April 14, 2016 by Steven M. Gursten

Attorney Steven Gursten to discuss increasing the value of motor vehicle crash injuries at the American Association for Justice Jazz Fest Seminar on April 20

Attorney Steve Gursten speaks during the AAJ 2016 Jazz Fest.
Attorney Steve Gursten speaks during the AAJ 2016 Jazz Fest.

On April 20, I’ll be presenting during the American Association for Justice Jazz Fest Seminar in New Orleans. My topic is “Making Small Auto Accident Cases into Big Auto Accident Cases.” I’ll outline some of the mistakes that lawyers make in recognizing serious injuries, in lawsuits and at trial; and how we can all do a better job of helping seriously injured car accident victims get the legal compensation they truly deserve.

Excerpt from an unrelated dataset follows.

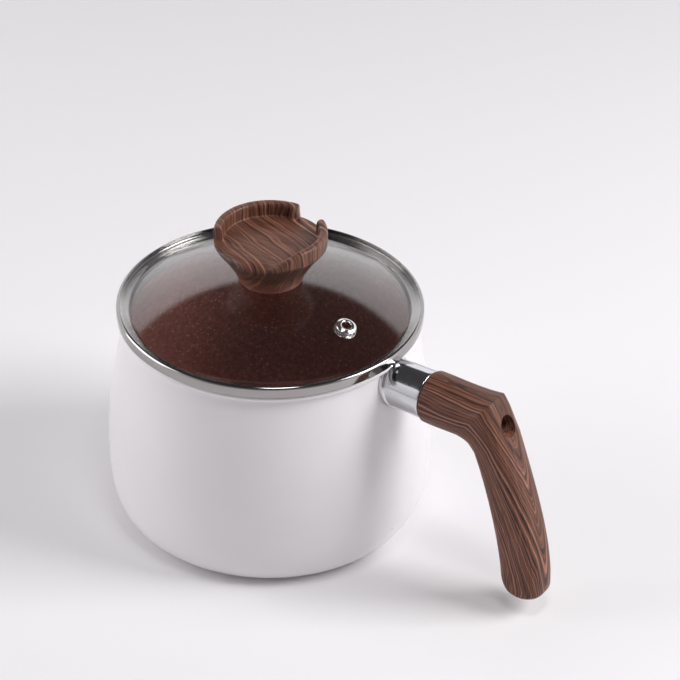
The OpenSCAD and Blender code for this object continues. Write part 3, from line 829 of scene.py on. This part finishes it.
class SAUCEPAN_OT_glass(bpy.types.Operator):
    """Turns the domed glass with its ground edge, and drills its vent"""
    bl_idname = "saucepan.glass"
    bl_label = "Glass"

    def execute(self, context):
        lid = looks()[2]
        dome = Dome(lid)
        low_z, ground, hub_edge = GLASS_BOX[0].z, 0.0015, 0.0004
        inner_r = math.sqrt((dome.ball_r - lid.glass_t) ** 2 - (low_z - dome.ball_z) ** 2)
        top = dome.arc(HUB_R + hub_edge, dome.edge_r)
        under = dome.arc(inner_r - 0.0002, HUB_R + hub_edge, lid.glass_t)
        rim = rounded_between([top[-1], (dome.glass_r, dome.flat_z, ground),
                               (dome.glass_r, low_z, ground), under[0]], 8)
        hub = rounded_between([under[-1], (HUB_R, dome.height(HUB_R, lid.glass_t), hub_edge),
                               (HUB_R, dome.height(HUB_R), hub_edge), top[0]], 4)
        glass = loose_object(spun(top + rim + under + hub), "domed_glass")
        drill = bmesh.new()
        place = vent_place(lid, dome) @ Matrix.Translation((0, 0, dome.ball_r))
        bmesh.ops.create_cone(drill, cap_ends=True, segments=FINE_STEPS, radius1=VENT_BORE,
                              radius2=VENT_BORE, depth=0.05, matrix=place)
        cut(glass, loose_object(drill, "vent_drill"))
        finished(glass, "lid", "tempered_glass", glass_finish(lid), "lid_glass", sharp=35)
        return {"FINISHED"}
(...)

Let me be clear. Most of these “small” auto accident cases are because of bad lawyering, and have nothing to do with the underlying value of the personal injuries that a person has suffered.

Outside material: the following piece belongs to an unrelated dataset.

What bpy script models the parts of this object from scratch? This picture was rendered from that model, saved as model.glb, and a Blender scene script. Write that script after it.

And there’s no  “easy” or magical way for attorneys to instantly add more money to the value of these cases.

It takes an investment of time that many lawyers are unwilling to make. And it requires something else that’s all too rare these days – for attorneys to truly care for their clients. It takes hundreds of hours of trial preparation. It takes years of learning the medicine, and recognizing when – as happens frequently these days – a serious injury is missed or under-treated in our managed care world of health insurance.

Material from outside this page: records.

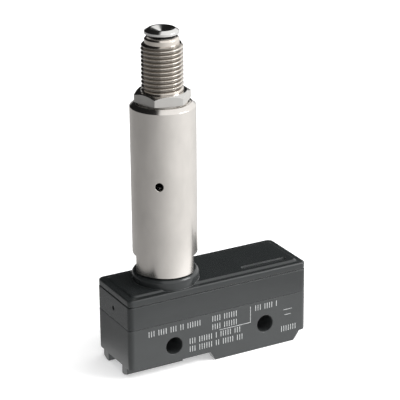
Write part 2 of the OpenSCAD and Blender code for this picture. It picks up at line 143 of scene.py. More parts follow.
class Recipe(Graph):
    """Nodes of one material, around one Principled shader."""

    noise_middle: Span = (0.3, 0.7)
    edge_cosines: Span = (0.995, 0.85)
    wall_slopes: Span = (0.05, 0.3)
    root_fade: float = 0.2 * MM

    def __init__(self, name: str) -> None:
        """Starts an empty material with the Principled shader linked to the output."""
        self.material = bpy.data.materials.new(name)
        self.material.use_nodes = True
        super().__init__(self.material.node_tree)
        self.tree.nodes.clear()
        self.shader = self.add("ShaderNodeBsdfPrincipled")
        output = self.add("ShaderNodeOutputMaterial")
        self.link(self.shader.outputs["BSDF"], output.inputs["Surface"])
        own = self.add("ShaderNodeTexCoord")
        self.place, self.facing = own.outputs["Object"], own.outputs["Normal"]
        self.soft_normal: Socket | None = None

    def noise(self, grain: Sequence[float], detail: float = 3.0) -> Socket:
        """Adds noise on the piece's own coordinates.

        Args:
            grain: Size of the pattern along X, Y and Z, in metres.
            detail: Number of finer layers on top of the first.
        """
        mapping = self.add("ShaderNodeMapping")
        mapping.inputs["Scale"].default_value = [1 / size for size in grain]
        self.link(self.place, mapping.inputs["Vector"])
        noise = self.add("ShaderNodeTexNoise")
        noise.inputs["Scale"].default_value = 1.0
        noise.inputs["Detail"].default_value = detail
        self.link(mapping.outputs["Vector"], noise.inputs["Vector"])
        return noise.outputs["Fac"]

    def spread(self, source: Socket, low: float, high: float) -> Socket:
        """Spreads the middle of a noise between two values.

        Args:
            source: Socket with the noise.
            low: Value where the noise is low.
            high: Value where the noise is high.
        """
        return self.mapped(source, self.noise_middle, (low, high))

    def edge_mask(self, radius: float) -> Socket:
        """Adds a mask that is 1 near the outer and inner edges of the piece.

        Args:
            radius: How far the mask reaches from an edge, in metres.
        """
        bevel = self.add("ShaderNodeBevel", samples=4)
        bevel.inputs["Radius"].default_value = radius
        self.soft_normal = bevel.outputs["Normal"]
        geometry = self.add("ShaderNodeNewGeometry")
        dot = self.add("ShaderNodeVectorMath", operation="DOT_PRODUCT")
        self.link(bevel.outputs["Normal"], dot.inputs[0])
        self.link(geometry.outputs["Normal"], dot.inputs[1])
        return self.mapped(dot.outputs["Value"], self.edge_cosines)

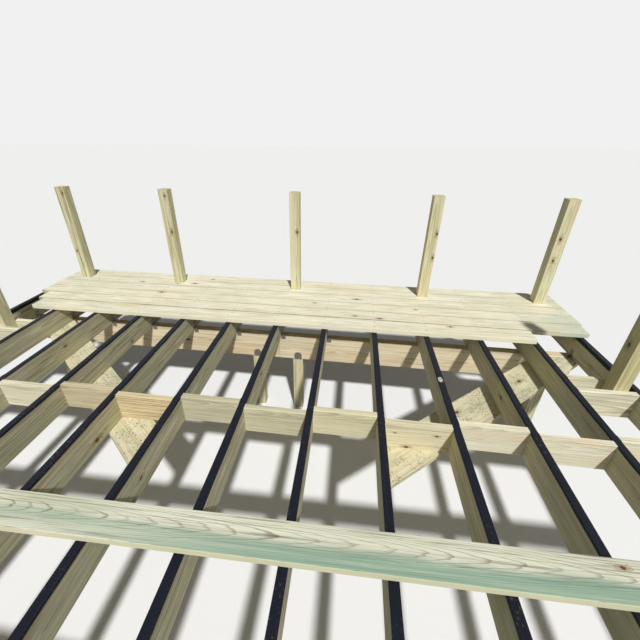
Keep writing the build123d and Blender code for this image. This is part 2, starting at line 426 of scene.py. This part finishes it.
lumber("wood_of_blocking", "blocking_row", block_pale, block_late, pith=(0.085, 0.05), ring=0.0052,
       contrast=0.42, lines=0.15, green=0.12, grey=0.1, warm=0.1, taper=0.03, dirt=0.06,
       copies=(right, frame_left, bay_width), extra=block_tone_and_shade,
       knots=[(0.944, 0.084, 0.826, 0.009), (1.098, 0.084, 0.935, 0.006), (0.870, 0.084, 0.930, 0.004)])
for side in ("left", "right"):
    low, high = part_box(f"{side}_side_post_blocks")
    lumber(f"wood_of_{side}_post_blocks", f"{side}_side_post_blocks", block_pale, block_late, ring=0.008,
           copies=(lakeward, low[1] - 0.02, (high[1] - low[1]) / 2 + 0.02), knots=[])

# Beams: two doubled lengths of 38 by 235 mm lumber below the joists, each ply in two lengths that meet
# over the middle, with a warmer, redder face than the joists.
beam_pale = paint(252, 240, 208)
beam_late = paint(224, 192, 146)


def left_and_right(node):
    """The copies of a node that is made of a left and a right half."""
    low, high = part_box(node)
    return right, low[0], (high[0] - low[0]) / 2 + 0.001


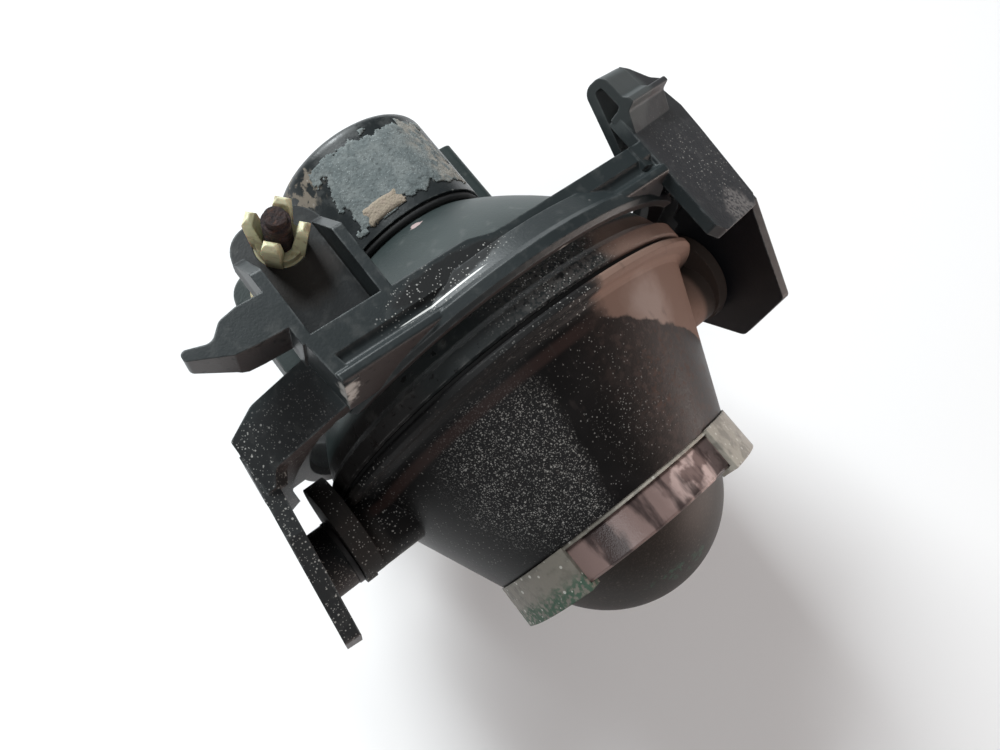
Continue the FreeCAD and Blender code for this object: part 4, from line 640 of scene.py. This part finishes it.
def label_patch(name, angles, stations, edge, thickness, material, seed):
    """Torn patch of label that lies on the round side of the cap; the tear follows noise."""
    low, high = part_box("rear_cap")
    radius = (high.x - low.x) / 2
    step = LABEL_STEP_MM * MM
    columns = int(radius * math.radians(angles[1] - angles[0]) / step)
    rows = int((stations[1] - stations[0]) * MM / step)
    points = []
    faces = []
    corner = {}

    def height(column, row):
        """Distance inside the torn outline, from 0 at the tear to 1."""
        across = column / columns
        down = row / rows
        margin = min(across, 1 - across, (down + LABEL_EDGE_MARGIN), 1 - down) * 2
        place = Vector((column * LABEL_NOISE_SCALE, row * LABEL_NOISE_SCALE, seed))
        shake = noise.fractal(place, 0.9, 2.1, 5)
        return margin * 1.5 + 0.30 * shake - edge

    def point(column, row):
        """Index of the mesh point of a grid corner, made at its first use."""
        key = (column, row)
        if key not in corner:
            angle = math.radians(angles[0]) + column * step / radius
            y = stations[0] * MM + row * step
            lift = radius + thickness * MM * min(1.0, max(0.15, height(column, row) * 3))
            corner[key] = len(points)
            points.append((lift * math.cos(angle), y, lift * math.sin(angle)))
        return corner[key]

    for column in range(columns):
        for row in range(rows):
            if height(column + 0.5, row + 0.5) > 0:
                first = point(column, row)
                second = point(column + 1, row)
                third = point(column + 1, row + 1)
                fourth = point(column, row + 1)
                faces.append([first, second, third, fourth])
    patch = link_mesh(name, points, faces)
    for polygon in patch.data.polygons:
        polygon.use_smooth = True
    solid = patch.modifiers.new("paper", "SOLIDIFY")
    solid.thickness = LABEL_PAPER_MM * MM
    solid.offset = -1.0
    patch.data.materials.append(material)
    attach(patch, "cap")


def make_label():
    """What is left of a label on the cap."""
    label_patch("label_residue", (36, 133), (34.1, 55.0), 0.16, 0.22, label_residue(), 3.3)
    label_patch("label_flap", (92, 121), (34.2, 39.2), 0.22, 0.45, label_edge(), 8.1)


def make_stage():
    """Pale floor under the object."""
    height = cad_low.z - FLOOR_GAP_MM * MM
    signs = ((-1, -1), (1, -1), (1, 1), (-1, 1))
    corners = [(FLOOR_HALF * x, FLOOR_HALF * y, height) for x, y in signs]
    floor = link_mesh("floor", corners, [(0, 1, 2, 3)])
    material = bpy.data.materials.new("floor")
    material.use_nodes = True
    shader = material.node_tree.nodes["Principled BSDF"]
    shader.inputs["Base Color"].default_value = FLOOR_WHITE
    shader.inputs["Roughness"].default_value = 0.9
    floor.data.materials.append(material)


def add_light(name, place, size, power, colour):
    """Square soft light that looks at the object."""
    data = bpy.data.lights.new(name, "AREA")
    data.shape = "SQUARE"
    data.size = size
    data.energy = power
    data.color = colour
    light = bpy.data.objects.new(name, data)
    light.location = place
    light.rotation_mode = "QUATERNION"
    light.rotation_quaternion = (-Vector(place)).to_track_quat("-Z", "Y")
    bpy.context.scene.collection.objects.link(light)


def make_lights():
    """Soft studio light: cool from above and behind, warm from the front."""
    world = bpy.data.worlds.new("world")
    world.use_nodes = True
    background = world.node_tree.nodes["Background"]
    background.inputs["Color"].default_value = SKY_COLOUR
    background.inputs["Strength"].default_value = SKY_STRENGTH
    bpy.context.scene.world = world
    add_light("key", (-0.10, 1.05, 0.70), 0.6, 26.0, (0.93, 0.98, 1.0))
    add_light("back", (-0.75, -0.45, 1.15), 0.7, 5.5, (0.98, 0.99, 1.0))
    add_light("warm", (0.65, -0.95, 0.25), 0.4, 5.0, (1.0, 0.80, 0.72))
    add_light("right", (0.95, -0.65, 0.04), 0.35, 4.0, (1.0, 0.88, 0.82))


def set_view():
    """Colours without a film curve."""
    bpy.context.scene.view_settings.view_transform = "Standard"


place_camera()
make_materials()
make_label()
make_stage()
make_lights()
set_view()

There are certainly many “unforced errors” that attorneys and accident victims make as well, that can cost tens or hundreds of thousands of dollars from an injury settlement.

For example, beware the client who commits what can be “deadly” mistakes in car accident lawsuits:

  • Who fails to treat or stops treating, despite doctor’s orders of medical necessity of care.
  • Who gives inaccurate medical history or fails to mention prior auto accidents or injuries.
  • Who uses social media.
  • Who is not prepared by her attorney for an independent medical examination or discovery deposition.
  • Who is not properly filling out auto No Fault forms, such as for lost wages, replacement services,  or attendant care.
  • Who gets “caught”  on surveillance while claiming a disability.

Here are a few other things I plan to cover during my seminar talk:

  • Lessons from the Allstate “MIST” wars of the 1990s, and what personal injury attorneys can do to increase the value of auto accident settlements in the age of “Colossus.”
  • The real value of low-impact, soft tissue car accident cases.
  • How to make your client likeable, credible and worthy of help from a jury.
  • Proving other injuries such as fatigue, chronic pain syndrome and traumatic brain injury.
  • The importance of communicating with your clients to prevent unnecessary and costly errors and plug holes and red flags that insurance defense attorneys will seize upon.

And a little more about the conference:  The AAJ’s annual Jazz Fest Seminar provides attorneys with the latest courtroom litigation strategies for representing victims of motor vehicle and trucking collisions. New to the agenda this year is bus collisions. A faculty of experienced trial lawyers and consultants will offer advanced tools and tactics for your next case.

The American Association for Justice is the nation’s largest association of advocates serving the needs of personal injury victims, with more than 50,000 lawyer members. I’m an Executive Board Member and will be Chair-elect of the AAJ Traumatic Brain Injury Group, and a Past-President of the AAJ Truck Accident Litigation Group. Last month, I presented a national AAJ Webinar on “Proving Damages in Motor Vehicle Accident Cases.”